Du côté brésilien, Mirna Pinheiro Caniso, responsable de l’unité de conservation au Secrétariat d’État de l’environnement de l’Amapa, a souligné l’importance de la formation des agents environnementaux pour renforcer la coopération entre les trois territoires : « Il est important que les universités forment des agents compétents pour la gestion de l’eau et plus généralement pour la gestion de la biodiversité amazonienne. Les universités des trois pays doivent mener davantage de travaux communs ».

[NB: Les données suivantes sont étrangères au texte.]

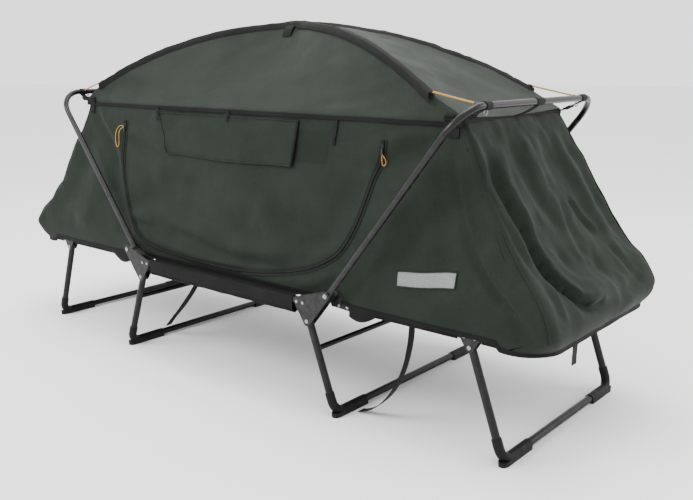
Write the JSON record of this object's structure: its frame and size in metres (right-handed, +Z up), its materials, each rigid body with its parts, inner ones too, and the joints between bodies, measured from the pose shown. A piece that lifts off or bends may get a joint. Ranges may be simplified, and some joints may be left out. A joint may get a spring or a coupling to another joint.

Lire aussi : Coopération régionale en Guyane  autour de la gestion de l 'eau : visite du barrage de Brokopondo dans le cadre de la conférence Bio Plateaux

Le défi pour ces trois territoires sera donc de concilier développement économique et préservation de la biodiversité, en intégrant les savoirs locaux et en sensibilisant les populations à l’importance d’une gestion durable de l’eau. A terme, il s’agirait de créer un organisme de gestion commune pour la prise de décision, sur les modalités d’actions et leur financement à l’instar de ce qui se fait sur lac Titicaca ou dans les bassins versant du Danube.